Source data>
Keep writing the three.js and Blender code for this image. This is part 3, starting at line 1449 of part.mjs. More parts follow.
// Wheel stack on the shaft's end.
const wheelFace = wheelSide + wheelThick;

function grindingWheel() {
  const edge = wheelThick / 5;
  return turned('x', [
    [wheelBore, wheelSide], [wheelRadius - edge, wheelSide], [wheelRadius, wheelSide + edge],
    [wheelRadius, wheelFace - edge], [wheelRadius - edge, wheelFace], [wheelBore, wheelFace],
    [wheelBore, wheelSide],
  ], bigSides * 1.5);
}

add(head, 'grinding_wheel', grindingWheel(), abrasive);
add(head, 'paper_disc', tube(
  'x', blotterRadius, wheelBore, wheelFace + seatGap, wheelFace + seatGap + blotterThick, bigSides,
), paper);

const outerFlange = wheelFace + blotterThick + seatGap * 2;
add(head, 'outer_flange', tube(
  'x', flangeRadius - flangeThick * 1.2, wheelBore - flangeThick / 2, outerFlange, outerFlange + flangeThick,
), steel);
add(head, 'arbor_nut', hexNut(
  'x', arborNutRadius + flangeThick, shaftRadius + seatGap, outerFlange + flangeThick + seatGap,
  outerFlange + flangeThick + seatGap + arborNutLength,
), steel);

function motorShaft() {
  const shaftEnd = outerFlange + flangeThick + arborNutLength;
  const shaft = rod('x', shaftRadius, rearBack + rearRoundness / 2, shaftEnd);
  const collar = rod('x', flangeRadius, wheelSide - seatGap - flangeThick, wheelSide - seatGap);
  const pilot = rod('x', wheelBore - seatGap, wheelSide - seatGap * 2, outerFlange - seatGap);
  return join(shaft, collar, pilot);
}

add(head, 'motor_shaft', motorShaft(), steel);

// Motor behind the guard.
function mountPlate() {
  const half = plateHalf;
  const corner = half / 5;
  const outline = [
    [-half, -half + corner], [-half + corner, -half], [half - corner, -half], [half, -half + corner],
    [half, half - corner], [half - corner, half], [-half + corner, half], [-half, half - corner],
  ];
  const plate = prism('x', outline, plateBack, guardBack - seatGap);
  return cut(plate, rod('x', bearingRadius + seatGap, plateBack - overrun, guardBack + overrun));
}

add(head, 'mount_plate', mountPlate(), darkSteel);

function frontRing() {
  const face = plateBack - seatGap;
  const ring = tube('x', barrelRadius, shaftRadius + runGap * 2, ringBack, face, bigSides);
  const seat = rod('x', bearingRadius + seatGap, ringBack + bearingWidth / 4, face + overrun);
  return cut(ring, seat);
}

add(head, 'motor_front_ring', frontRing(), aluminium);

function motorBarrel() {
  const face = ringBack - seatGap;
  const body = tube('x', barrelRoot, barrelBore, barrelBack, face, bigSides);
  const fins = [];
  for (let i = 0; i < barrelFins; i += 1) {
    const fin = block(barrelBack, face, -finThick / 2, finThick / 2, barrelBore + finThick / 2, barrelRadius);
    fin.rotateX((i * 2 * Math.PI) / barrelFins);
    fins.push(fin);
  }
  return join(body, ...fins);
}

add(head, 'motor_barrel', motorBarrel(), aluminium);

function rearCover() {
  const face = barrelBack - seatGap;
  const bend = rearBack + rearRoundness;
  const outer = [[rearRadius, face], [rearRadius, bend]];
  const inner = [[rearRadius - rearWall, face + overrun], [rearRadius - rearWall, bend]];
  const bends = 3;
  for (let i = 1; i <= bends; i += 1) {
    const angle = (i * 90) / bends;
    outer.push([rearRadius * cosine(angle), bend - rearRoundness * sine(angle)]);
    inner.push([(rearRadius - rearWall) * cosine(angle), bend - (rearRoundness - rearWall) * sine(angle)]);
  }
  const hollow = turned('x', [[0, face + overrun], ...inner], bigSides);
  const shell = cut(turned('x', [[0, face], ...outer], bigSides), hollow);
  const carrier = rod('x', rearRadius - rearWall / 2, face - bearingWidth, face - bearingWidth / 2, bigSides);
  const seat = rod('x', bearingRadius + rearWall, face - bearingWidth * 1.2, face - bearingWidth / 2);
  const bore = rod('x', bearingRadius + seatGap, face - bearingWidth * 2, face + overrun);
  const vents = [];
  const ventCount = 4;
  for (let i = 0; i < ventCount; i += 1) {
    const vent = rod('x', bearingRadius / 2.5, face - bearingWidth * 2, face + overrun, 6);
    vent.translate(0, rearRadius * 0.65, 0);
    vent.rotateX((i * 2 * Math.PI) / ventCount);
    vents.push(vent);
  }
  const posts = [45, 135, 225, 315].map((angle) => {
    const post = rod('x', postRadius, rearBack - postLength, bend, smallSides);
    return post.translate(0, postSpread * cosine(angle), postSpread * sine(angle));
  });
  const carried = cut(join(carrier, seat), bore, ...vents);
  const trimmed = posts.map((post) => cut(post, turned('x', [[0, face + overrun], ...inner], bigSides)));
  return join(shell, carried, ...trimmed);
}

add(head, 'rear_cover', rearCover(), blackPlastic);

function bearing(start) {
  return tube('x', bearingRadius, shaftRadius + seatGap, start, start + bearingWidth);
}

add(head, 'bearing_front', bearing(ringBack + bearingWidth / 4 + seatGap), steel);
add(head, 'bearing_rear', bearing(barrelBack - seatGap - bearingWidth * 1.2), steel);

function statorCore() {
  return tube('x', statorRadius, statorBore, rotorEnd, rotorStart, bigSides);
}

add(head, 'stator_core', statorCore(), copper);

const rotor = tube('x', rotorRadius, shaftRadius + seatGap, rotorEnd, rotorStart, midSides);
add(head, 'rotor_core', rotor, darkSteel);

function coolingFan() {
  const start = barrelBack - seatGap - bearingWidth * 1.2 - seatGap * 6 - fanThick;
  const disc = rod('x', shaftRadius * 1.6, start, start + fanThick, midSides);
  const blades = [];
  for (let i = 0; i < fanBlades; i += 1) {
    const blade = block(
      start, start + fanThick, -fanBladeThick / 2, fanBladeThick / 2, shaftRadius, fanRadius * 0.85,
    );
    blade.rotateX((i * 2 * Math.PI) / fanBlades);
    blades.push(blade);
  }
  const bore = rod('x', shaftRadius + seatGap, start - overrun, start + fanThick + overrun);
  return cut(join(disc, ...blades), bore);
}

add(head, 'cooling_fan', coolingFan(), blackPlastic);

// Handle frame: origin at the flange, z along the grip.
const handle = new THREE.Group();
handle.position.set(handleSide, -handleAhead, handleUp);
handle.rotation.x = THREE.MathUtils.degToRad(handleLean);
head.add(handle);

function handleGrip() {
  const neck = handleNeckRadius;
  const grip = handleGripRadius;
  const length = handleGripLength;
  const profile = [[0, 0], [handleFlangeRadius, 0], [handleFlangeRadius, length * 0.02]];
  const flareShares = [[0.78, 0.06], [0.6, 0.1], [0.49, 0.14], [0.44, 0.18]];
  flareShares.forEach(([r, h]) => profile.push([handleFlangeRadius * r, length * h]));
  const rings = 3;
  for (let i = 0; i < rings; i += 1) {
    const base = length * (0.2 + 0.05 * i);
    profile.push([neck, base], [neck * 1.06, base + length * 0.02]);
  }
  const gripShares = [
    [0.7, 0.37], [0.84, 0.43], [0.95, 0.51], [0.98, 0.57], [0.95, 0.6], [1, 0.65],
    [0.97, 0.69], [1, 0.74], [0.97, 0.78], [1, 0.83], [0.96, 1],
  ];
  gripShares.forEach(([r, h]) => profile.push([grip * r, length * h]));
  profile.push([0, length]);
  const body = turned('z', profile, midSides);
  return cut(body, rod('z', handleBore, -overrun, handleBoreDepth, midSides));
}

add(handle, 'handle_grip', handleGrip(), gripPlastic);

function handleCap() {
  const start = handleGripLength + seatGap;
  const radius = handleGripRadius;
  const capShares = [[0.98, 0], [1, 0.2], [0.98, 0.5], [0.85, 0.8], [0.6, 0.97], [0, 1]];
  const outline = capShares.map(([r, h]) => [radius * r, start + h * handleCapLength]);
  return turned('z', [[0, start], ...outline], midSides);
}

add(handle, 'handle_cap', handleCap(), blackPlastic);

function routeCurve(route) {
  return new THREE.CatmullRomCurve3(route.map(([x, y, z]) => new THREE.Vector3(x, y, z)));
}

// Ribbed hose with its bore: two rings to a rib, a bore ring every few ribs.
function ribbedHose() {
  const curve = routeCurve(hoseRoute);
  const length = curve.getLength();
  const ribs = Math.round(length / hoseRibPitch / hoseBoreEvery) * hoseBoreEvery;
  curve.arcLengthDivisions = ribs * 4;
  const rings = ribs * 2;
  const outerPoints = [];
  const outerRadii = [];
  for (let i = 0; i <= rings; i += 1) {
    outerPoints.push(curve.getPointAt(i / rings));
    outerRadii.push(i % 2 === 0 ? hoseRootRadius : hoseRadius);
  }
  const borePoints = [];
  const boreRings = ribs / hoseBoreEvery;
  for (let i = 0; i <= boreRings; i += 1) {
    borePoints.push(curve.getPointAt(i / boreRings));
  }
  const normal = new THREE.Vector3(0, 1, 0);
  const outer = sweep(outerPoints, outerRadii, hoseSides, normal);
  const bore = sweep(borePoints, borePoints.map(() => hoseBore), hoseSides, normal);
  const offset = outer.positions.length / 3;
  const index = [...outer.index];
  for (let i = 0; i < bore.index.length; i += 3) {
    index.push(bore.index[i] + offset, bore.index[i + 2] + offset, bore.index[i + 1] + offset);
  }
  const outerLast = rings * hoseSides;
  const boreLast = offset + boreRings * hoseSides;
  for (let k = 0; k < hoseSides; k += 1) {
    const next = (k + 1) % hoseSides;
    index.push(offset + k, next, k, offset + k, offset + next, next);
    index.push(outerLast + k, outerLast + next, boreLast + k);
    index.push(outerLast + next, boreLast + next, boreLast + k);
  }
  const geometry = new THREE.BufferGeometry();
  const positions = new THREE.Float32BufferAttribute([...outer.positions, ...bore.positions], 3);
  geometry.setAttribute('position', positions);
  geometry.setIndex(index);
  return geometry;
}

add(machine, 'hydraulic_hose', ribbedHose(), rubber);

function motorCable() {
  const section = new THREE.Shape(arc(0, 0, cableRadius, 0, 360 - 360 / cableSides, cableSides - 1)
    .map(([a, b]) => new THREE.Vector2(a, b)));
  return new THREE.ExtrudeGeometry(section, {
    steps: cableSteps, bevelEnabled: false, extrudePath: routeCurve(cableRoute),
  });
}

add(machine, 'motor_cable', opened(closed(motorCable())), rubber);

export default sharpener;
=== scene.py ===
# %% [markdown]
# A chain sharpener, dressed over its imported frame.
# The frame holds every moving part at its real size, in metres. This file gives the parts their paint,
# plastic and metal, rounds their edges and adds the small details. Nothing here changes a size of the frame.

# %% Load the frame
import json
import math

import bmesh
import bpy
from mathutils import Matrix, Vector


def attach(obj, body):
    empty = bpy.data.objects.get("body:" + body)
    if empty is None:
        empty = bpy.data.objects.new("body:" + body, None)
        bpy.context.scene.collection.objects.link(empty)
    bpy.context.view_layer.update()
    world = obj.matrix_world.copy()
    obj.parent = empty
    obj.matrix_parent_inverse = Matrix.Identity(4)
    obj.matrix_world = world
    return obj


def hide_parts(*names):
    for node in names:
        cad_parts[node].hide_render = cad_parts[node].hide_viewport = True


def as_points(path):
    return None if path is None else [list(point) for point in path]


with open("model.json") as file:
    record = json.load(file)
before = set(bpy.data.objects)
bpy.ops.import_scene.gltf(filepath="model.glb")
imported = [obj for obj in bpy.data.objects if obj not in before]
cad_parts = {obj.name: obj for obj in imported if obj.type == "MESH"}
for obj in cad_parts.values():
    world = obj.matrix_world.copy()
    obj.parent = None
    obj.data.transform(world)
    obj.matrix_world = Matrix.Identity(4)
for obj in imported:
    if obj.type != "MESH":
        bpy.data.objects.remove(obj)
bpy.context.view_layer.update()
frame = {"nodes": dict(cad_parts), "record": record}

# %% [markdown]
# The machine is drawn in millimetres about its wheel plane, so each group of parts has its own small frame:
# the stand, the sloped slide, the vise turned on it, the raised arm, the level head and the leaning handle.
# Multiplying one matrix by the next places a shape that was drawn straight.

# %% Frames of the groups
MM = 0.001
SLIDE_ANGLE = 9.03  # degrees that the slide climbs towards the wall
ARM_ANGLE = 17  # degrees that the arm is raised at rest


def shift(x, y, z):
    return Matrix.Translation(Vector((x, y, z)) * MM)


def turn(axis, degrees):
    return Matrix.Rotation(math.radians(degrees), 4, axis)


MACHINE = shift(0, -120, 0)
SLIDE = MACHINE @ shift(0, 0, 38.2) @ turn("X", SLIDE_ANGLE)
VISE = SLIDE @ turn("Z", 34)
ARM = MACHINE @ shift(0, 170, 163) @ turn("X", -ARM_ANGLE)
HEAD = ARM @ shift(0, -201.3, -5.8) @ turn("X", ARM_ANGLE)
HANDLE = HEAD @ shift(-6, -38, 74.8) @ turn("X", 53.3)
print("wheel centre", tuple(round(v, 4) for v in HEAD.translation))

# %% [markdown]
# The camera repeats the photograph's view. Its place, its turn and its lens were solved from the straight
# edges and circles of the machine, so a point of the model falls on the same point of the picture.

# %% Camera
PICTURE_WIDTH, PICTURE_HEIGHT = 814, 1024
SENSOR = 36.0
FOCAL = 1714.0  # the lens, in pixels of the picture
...
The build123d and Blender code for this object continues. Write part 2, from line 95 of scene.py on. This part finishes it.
--
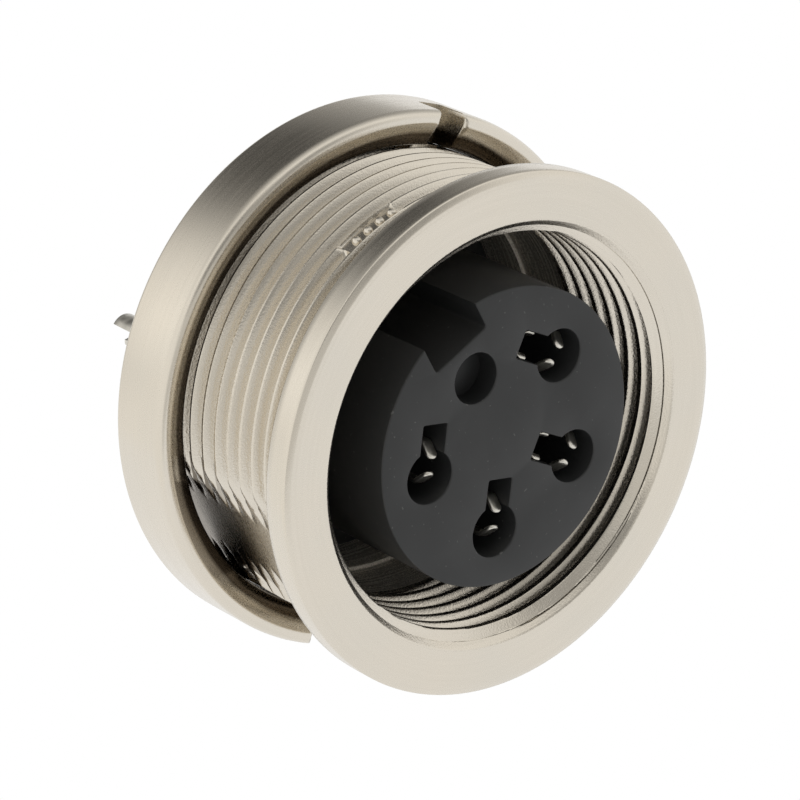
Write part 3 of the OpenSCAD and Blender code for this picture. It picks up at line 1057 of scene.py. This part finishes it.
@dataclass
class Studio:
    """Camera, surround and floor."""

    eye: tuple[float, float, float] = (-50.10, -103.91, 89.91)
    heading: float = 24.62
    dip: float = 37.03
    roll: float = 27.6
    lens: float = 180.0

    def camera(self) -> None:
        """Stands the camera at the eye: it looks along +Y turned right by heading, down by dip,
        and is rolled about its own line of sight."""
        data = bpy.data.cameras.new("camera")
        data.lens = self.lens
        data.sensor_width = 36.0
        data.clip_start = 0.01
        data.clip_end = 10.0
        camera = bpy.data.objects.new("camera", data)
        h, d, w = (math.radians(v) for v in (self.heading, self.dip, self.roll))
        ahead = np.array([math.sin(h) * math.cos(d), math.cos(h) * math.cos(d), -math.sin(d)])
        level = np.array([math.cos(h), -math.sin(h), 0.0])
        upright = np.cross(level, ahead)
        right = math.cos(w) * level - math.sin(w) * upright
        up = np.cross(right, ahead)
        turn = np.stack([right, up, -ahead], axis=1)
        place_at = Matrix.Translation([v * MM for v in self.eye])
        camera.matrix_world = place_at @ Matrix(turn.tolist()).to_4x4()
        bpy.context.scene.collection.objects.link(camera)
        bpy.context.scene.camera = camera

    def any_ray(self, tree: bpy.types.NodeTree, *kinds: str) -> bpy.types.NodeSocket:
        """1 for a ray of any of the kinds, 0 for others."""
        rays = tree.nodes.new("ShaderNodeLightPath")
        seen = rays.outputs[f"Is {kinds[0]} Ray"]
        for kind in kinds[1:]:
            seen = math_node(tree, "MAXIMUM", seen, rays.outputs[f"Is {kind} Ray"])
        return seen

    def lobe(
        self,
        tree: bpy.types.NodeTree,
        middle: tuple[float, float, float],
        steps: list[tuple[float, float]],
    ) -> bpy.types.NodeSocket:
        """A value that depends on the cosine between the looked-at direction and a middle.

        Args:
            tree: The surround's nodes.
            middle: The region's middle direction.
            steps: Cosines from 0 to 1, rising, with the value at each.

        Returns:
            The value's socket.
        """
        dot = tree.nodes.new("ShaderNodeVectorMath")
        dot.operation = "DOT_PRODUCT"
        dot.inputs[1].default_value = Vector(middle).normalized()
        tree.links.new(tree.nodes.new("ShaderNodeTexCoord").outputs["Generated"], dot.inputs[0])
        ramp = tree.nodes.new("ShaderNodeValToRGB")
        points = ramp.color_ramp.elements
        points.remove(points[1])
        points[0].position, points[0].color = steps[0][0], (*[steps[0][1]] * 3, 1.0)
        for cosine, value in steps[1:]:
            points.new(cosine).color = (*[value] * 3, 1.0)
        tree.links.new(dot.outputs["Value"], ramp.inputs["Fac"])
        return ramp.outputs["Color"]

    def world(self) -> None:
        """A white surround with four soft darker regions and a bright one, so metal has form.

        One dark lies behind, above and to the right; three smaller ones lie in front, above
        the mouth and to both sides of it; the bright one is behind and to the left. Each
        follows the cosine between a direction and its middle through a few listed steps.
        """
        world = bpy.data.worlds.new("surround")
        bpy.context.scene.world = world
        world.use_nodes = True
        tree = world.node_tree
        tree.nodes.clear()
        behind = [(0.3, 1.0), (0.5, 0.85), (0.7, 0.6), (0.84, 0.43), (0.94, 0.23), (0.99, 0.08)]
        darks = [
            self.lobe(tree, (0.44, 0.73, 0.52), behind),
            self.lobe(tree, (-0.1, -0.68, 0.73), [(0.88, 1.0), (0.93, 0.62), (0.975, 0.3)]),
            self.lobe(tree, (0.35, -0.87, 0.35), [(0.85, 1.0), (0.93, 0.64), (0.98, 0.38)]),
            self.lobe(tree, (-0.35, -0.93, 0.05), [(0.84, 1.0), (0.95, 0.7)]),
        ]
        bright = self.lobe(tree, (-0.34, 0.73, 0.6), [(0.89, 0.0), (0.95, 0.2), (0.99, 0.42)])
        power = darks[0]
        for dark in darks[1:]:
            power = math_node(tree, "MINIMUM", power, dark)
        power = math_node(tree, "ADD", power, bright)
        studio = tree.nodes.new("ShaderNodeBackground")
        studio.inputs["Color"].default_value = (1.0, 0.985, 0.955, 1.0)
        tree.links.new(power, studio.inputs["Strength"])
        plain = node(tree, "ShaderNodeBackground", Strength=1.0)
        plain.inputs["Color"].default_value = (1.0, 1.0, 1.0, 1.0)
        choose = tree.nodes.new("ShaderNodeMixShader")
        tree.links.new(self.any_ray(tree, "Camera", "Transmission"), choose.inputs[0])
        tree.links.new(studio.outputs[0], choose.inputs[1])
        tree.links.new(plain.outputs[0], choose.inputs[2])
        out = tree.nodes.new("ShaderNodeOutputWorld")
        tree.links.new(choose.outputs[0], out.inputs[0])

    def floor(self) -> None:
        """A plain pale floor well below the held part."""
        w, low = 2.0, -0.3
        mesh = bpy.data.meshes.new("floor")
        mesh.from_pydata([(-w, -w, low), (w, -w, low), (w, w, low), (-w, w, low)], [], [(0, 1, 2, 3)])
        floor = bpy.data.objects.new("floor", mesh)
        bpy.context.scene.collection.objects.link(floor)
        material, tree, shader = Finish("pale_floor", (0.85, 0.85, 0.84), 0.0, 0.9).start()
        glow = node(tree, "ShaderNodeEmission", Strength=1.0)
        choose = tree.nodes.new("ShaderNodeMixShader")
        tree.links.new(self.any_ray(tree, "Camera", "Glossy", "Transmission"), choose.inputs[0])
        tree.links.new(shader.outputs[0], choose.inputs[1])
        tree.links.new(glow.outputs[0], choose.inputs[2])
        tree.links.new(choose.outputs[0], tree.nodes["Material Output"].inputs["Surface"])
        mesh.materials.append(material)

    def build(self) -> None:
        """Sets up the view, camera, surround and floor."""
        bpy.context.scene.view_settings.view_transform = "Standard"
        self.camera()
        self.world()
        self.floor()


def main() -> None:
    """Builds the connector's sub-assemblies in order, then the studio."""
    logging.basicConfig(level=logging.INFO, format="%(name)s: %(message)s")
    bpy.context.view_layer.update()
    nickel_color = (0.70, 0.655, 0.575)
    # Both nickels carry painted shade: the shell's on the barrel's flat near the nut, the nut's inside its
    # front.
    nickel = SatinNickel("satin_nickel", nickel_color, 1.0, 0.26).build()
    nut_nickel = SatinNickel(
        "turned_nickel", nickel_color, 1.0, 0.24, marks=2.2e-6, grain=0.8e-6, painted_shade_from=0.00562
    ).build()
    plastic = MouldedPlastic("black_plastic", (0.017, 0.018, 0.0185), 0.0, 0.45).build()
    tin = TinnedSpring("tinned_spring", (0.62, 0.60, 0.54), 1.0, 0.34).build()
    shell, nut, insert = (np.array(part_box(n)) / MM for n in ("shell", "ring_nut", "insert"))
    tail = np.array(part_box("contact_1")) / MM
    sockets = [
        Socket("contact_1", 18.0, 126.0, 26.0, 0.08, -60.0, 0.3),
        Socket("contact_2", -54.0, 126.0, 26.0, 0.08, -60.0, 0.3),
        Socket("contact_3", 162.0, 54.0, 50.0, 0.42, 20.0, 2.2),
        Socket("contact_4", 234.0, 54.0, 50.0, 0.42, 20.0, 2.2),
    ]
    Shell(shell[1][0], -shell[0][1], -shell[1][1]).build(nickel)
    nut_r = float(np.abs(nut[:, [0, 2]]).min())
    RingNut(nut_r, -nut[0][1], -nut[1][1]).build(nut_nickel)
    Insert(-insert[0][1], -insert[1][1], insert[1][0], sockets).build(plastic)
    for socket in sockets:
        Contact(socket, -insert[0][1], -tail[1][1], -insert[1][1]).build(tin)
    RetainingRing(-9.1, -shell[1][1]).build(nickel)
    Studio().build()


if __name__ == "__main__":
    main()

Problem requirements>
Look above for the line containing "add(machine, 'hydraulic_hose', ribbedHose(), rubber);". Output from there through the line containing "cad_parts[node].hide_render = cad_parts[node].hide_viewport", exactly and inclusively.

Final answer>
add(machine, 'hydraulic_hose', ribbedHose(), rubber);

function motorCable() {
  const section = new THREE.Shape(arc(0, 0, cableRadius, 0, 360 - 360 / cableSides, cableSides - 1)
    .map(([a, b]) => new THREE.Vector2(a, b)));
  return new THREE.ExtrudeGeometry(section, {
    steps: cableSteps, bevelEnabled: false, extrudePath: routeCurve(cableRoute),
  });
}

add(machine, 'motor_cable', opened(closed(motorCable())), rubber);

export default sharpener;
=== scene.py ===
# %% [markdown]
# A chain sharpener, dressed over its imported frame.
# The frame holds every moving part at its real size, in metres. This file gives the parts their paint,
# plastic and metal, rounds their edges and adds the small details. Nothing here changes a size of the frame.

# %% Load the frame
import json
import math

import bmesh
import bpy
from mathutils import Matrix, Vector


def attach(obj, body):
    empty = bpy.data.objects.get("body:" + body)
    if empty is None:
        empty = bpy.data.objects.new("body:" + body, None)
        bpy.context.scene.collection.objects.link(empty)
    bpy.context.view_layer.update()
    world = obj.matrix_world.copy()
    obj.parent = empty
    obj.matrix_parent_inverse = Matrix.Identity(4)
    obj.matrix_world = world
    return obj


def hide_parts(*names):
    for node in names:
        cad_parts[node].hide_render = cad_parts[node].hide_viewport = True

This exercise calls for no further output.